The conversation has changed

These insights also have completely changed the conversation with the business. Instead of arguing over numbers and data, line of business owners can now see how their demands for technology, both past and present, are driving IT’s costs.

“You know, it’s definitely fostered a much stronger working relationship because everybody has the same level of transparency, granularity,” said Sheridan. “So, by implementing this solution, it has fundamentally changed the conversation that we’re now having with the business … to drive cost optimization.”

Moving forward, Anand is excited about the possibilities TBM and Apptio will afford Pearson.
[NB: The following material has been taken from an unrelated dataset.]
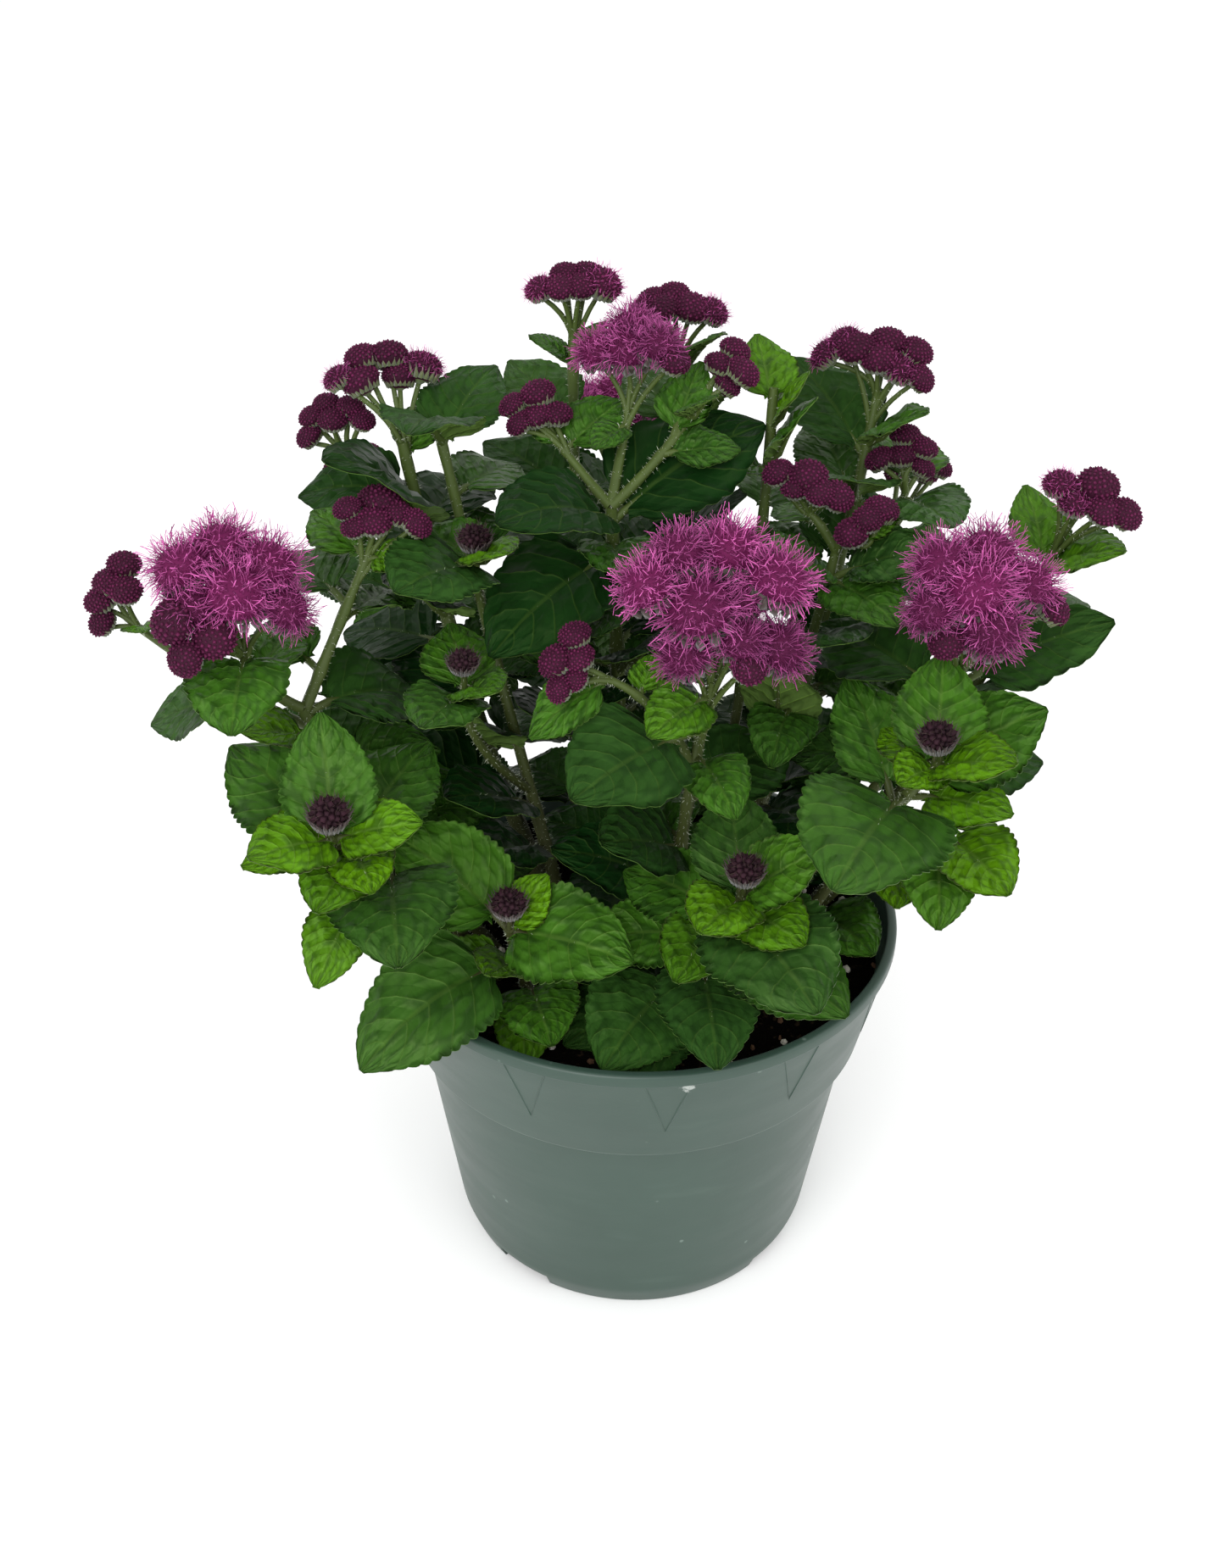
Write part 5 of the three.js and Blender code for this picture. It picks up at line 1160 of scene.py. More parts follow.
def leaf_sheet(leaf, look, random):
    """One blade as a closed thin sheet, its rim cut into rounded teeth.

    Gives its corners, its faces, and each corner's place on the map and side of the blade.
    """
    rows = look.teeth * 2 if leaf.blade > FINE_BLADE else int(look.teeth * 1.5)
    if leaf.tone < COARSE_TONE:
        rows = look.teeth
    columns = np.array([-a for a in COLUMNS[:0:-1]] + list(COLUMNS))
    steps = np.linspace(0, 1, rows + 1) ** ROW_POWER
    rim_steps = np.linspace(0, 1, 2 * rows + 1) ** ROW_POWER
    s_inner, a_inner = np.meshgrid(steps, columns[1:-1], indexing="ij")
    s = np.concatenate([s_inner.ravel(), rim_steps, rim_steps])
    a = np.concatenate([a_inner.ravel(), np.full(2 * rows + 1, -1.0), np.full(2 * rows + 1, 1.0)])
    cut = np.tile(NOTCH_STEPS, rows)[: 2 * rows + 1] * np.clip(rim_steps * 9, 0, 1)
    notch = np.concatenate([np.zeros(s_inner.size), cut, cut]) * NOTCH
    s = s * END_SHARE - BASE_LOBE * np.abs(a) ** 1.5 * (1 - s) ** 8
    inner = np.clip(s, 0.003, 1)
    half = np.maximum(leaf.width / 2 * leaf.size * blade_shape(inner), 1.0) * (1 - notch)
    points, normal = blade_points(leaf, s, a, half, blade_relief(leaf, look, s, a, half, random))
    thick = (look.thickness / MM / 2 * (1 - 0.5 * np.abs(a)))[:, None]
    corners = np.concatenate([points + normal * thick, points - normal * thick])
    count, width = len(s), len(columns) - 2
    grid = np.arange(s_inner.size).reshape(rows + 1, width)
    left = s_inner.size + np.arange(2 * rows + 1)
    right = left + 2 * rows + 1
    top = []
    for row in range(rows):
        here, there = grid[row], grid[row + 1]
        for k in range(width - 1):
            top += [(here[k], there[k], there[k + 1]), (here[k], there[k + 1], here[k + 1])]
        near, middle, far = left[2 * row : 2 * row + 3]
        top += [(near, middle, here[0]), (middle, there[0], here[0]), (middle, far, there[0])]
        near, middle, far = right[2 * row : 2 * row + 3]
        top += [(near, here[-1], middle), (middle, here[-1], there[-1]), (middle, there[-1], far)]
    rim = [*left, *grid[-1], *right[::-1], *grid[0][::-1]]
    wall = [(b, a, a + count, b + count) for a, b in zip(rim, rim[1:] + rim[:1])]
    faces = [face[::-1] for face in top] + [tuple(k + count for k in face) for face in top] + wall
    places = np.stack([np.clip(s, 0, 1), (a + 1) / 2], -1)
    return corners, faces, np.concatenate([places, places]), np.repeat((0.0, 1.0), count)


def leaves_object(name, leaves, look, random):
    """All the blades of one shoot as one piece."""
    corners, faces, places, unders, tones, slots = [], [], [], [], [], []
    for leaf in leaves:
        start = sum(map(len, corners))
        sheet, sheet_faces, sheet_places, under = leaf_sheet(leaf, look, random)
        corners.append(sheet)
        faces.extend(tuple(k + start for k in face) for face in sheet_faces)
        places.append(sheet_places)
        unders.append(under)
        tones.append(np.full(len(sheet), leaf.tone + random.uniform(-0.1, 0.1)))
        # Leaves darker than the shaded tone get the shaded leaf, a painted-shade copy of the leaf material.
        slots.append(np.full(len(sheet_faces), int(leaf.tone < SHADED_TONE), np.int32))
    mesh = mesh_from(name, np.concatenate(corners), faces)
    put_values(mesh, "under", np.concatenate(unders))
    put_values(mesh, "tone", np.concatenate(tones))
    loops = np.zeros(len(mesh.loops), np.int32)
    mesh.loops.foreach_get("vertex_index", loops)
    layer = mesh.uv_layers.new(name="blade")
    layer.uv.foreach_set("vector", np.concatenate(places)[loops].astype(np.float32).ravel())
    mesh.materials.append(bpy.data.materials["leaf"])
    mesh.materials.append(bpy.data.materials["shaded leaf"])
    mesh.polygons.foreach_set("material_index", np.concatenate(slots))
    return new_object(name, mesh)


# ---- Stems and stalks ----

RIB_SHARE = 0.6
NODE_SWELL = 0.25
NODE_LENGTH = 0.03
STEM_TAPER = 0.35
STALK_RADIUS = 1.15
PEDICEL_RADII = (0.85, 0.7)


def stem_paths(plant):
    """Paths with radii: the stems, every leaf's stalk with its midrib, and the heads' stalks."""
    paths = []
    for index, (row, curve) in enumerate(zip(plant.shoot.stems, plant.curves)):
        joints = [leaf.place for leaf in plant.leaves if leaf.stem == index]
        points = curve_points(curve, 14 if index else 28)
        t = np.linspace(0, 1, len(points))
        swell = sum((np.exp(-(((t - place) / NODE_LENGTH) ** 2)) for place in joints), np.zeros(len(t)))
        radii = row[-1] * (1 - STEM_TAPER * t) * (1 + NODE_SWELL * np.minimum(swell, 1))
        paths.append((points, radii))
    for leaf in plant.leaves:
        whole = leaf.stalk + leaf.blade
        shares = np.linspace(0, (leaf.stalk + RIB_SHARE * leaf.blade) / whole, 9)
        place, _, normal = leaf_frame(leaf, shares)
        beyond = np.clip((shares * whole - leaf.stalk) / leaf.blade, 0, 1)
        radii = np.clip(STALK_RADIUS - 1.5 * beyond, 0.3, None) * (0.7 + 0.3 * leaf.size * leaf.blade / 34)
        sunk = (radii * 0.75 + 0.55)[:, None]
        paths.append((place - normal * sunk * np.clip(beyond * 12, 0, 1)[:, None], radii))
    for kind, head in plant.heads:
        foot = head.centre - head.axis * HEAD_DEPTH[kind] * head.radius * 0.9
        reach = np.linalg.norm(foot - head.tip)
        bend = head.tip + head.tangent * reach * 0.3 + head.axis * reach * 0.2
        paths.append((curve_points((head.tip, bend, foot), 6), np.linspace(*PEDICEL_RADII, 6)))
    return paths


def paths_mesh(name, paths):
    edges, count = [], 0
    for points, _ in paths:
        edges.extend((count + i, count + i + 1) for i in range(len(points) - 1))
        count += len(points)
    mesh = mesh_from(name, np.concatenate([points for points, _ in paths]), edges=edges)
    put_values(mesh, "radius", np.concatenate([radii for _, radii in paths]) * MM)
    return mesh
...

With the ability to finally clearly see and articulate the cost of cloud, their digital transformation efforts can kick into high-gear, helping them serve more learners than ever before.

“Pearson is the world’s learning company,” said Anand. “We have a very straightforward and simple mission and that is to help people make progress in their lives through learning. For Pearson, digital transformation is our number one strategic priority. You know, it informs everything we’re doing across the business and certainly in technology.

“And through Apptio and the power of insights, it’s really helping us achieve one of our biggest ambitions in cloud. And that is to become top quartile in the way in which we run and manage our cloud environments.”